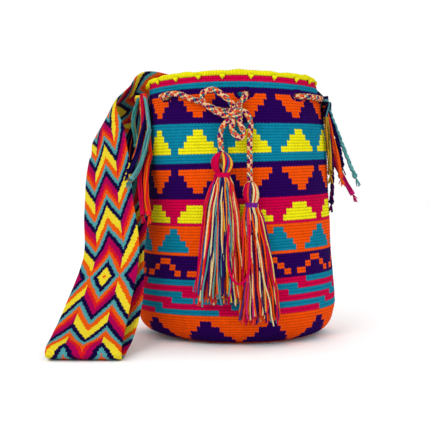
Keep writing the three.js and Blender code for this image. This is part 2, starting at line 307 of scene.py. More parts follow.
def frames_along(path):
    """Two unit vectors across the path at each point, carried along it without twist."""
    tangents = unit(np.gradient(path, axis=0))
    helper = np.array([0.0, 0.0, 1.0]) if abs(tangents[0][2]) < 0.8 else np.array([1.0, 0.0, 0.0])
    side = unit(np.cross(tangents[0], helper))
    sides = []
    for tangent in tangents:
        side = unit(side - tangent * np.dot(side, tangent))
        sides.append(side)
    sides = np.array(sides)
    return sides, np.cross(tangents, sides)


class Bundle:
    """Tubes gathered into one mesh, each with its own yarn."""

    def __init__(self, name):
        self.name = name
        self.vertices, self.faces, self.face_slots = [], [], []
        self.uvs, self.slots = [], []
        self.count = 0

    def slot_of(self, material):
        if material not in self.slots:
            self.slots.append(material)
        return self.slots.index(material)

    def tube(self, path, radius, hex_colour, sides=6, kind="ply"):
        path = np.asarray(path, dtype=float)
        radii = np.broadcast_to(np.asarray(radius, dtype=float), (len(path),))
        one, two = frames_along(path)
        turns = np.linspace(0, 2 * math.pi, sides, endpoint=False)
        ring = np.cos(turns)[None, :, None] * one[:, None] + np.sin(turns)[None, :, None] * two[:, None]
        points = path[:, None] + ring * radii[:, None, None]
        self.vertices.append(points.reshape(-1, 3))
        quads = grid_faces(len(path), sides) + self.count
        self.faces.extend(quads.tolist())
        first = [self.count + k for k in range(sides)][::-1]
        last = [self.count + (len(path) - 1) * sides + k for k in range(sides)]
        self.faces.extend([first, last])
        slot = self.slot_of(yarn(kind, hex_colour))
        self.face_slots.extend([slot] * (len(quads) + 2))
        spacing = path_length(path) / max(1, len(path) - 1)
        self.uvs.append(grid_uvs(len(path), sides, 3 / sides, spacing / (4 * radii.mean())))
        self.uvs.append(np.zeros((2 * sides, 2)))
        self.count += len(path) * sides

    def finish(self):
        uvs = np.concatenate(self.uvs)
        vertices = np.concatenate(self.vertices)
        return mesh_object(self.name, vertices, self.faces, self.slots, self.face_slots, uvs)


def add_braid(bundle, path, diameter, colours, pitch=19.0):
    """A round braid: every second strand winds the other way, passing over and under the rest."""
    count = len(colours)
    one, two = frames_along(path)
    run = run_along(path)
    thick = diameter * (0.2 if count > 4 else 0.27)
    reach = diameter / 2 - thick
    for k, colour in enumerate(colours):
        way = 1 if k % 2 else -1
        turn = way * 2 * math.pi * run / pitch + 2 * math.pi * k / count
        weave = 1 + 0.18 * np.cos(count * math.pi * run / pitch + (math.pi if k % 2 else 0))
        across = np.cos(turn)[:, None] * one + np.sin(turn)[:, None] * two
        bundle.tube(path + across * (reach * weave)[:, None], thick, colour)


def ride_root(piece, slot, *nodes):
    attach(piece, "root")
    if nodes:
        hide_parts(*nodes)
    return piece


# -------------------- bag: sizes shared with the CAD

RIM_HEIGHT = 303
WALL = 4
SIDE_DROOP_LEFT = 6
SIDE_DROOP_RIGHT = 4
DROOP_START = 245
RIM_LEAN = 7.5
LEAN_START = 180
LEFT_FULLNESS = 0.045
OUTLINE = [
    (82, 0), (98, 5), (107, 12), (112, 22), (115, 40), (113, 69), (110.5, 101), (109.5, 134),
    (107.5, 170), (106, 205), (104.5, 235), (102, 256), (99.5, 280), (97.5, RIM_HEIGHT),
]
EYELET_HEIGHT = 277
EYELET_ANGLES = [5.7, 45, 80, 116, 152, 188, 224, 309.6]
EYELET_HALF = (9.6, 5.6)
DRAWCORD = 6.5
STITCHES = 165
ROW = 3.3
RINGS_PER_ROW = 2
PATTERN_TOP = 297.4
ABOVE_FLOOR = 0.05


def smoothstep(value, low, high):
    t = np.clip((value - low) / (high - low), 0, 1)
    return t * t * (3 - 2 * t)


def rim_shift(angle, z):
    """How far the rim hangs down at the bag's two sides."""
    droop = np.where(np.sin(angle) < 0, SIDE_DROOP_LEFT, SIDE_DROOP_RIGHT)
    return -droop * np.sin(angle) ** 2 * smoothstep(z, DROOP_START, RIM_HEIGHT)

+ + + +

Show the lines that mention the word "piece".

(Finished exercise):
def ride_root(piece, slot, *nodes):
    attach(piece, "root")
    return piece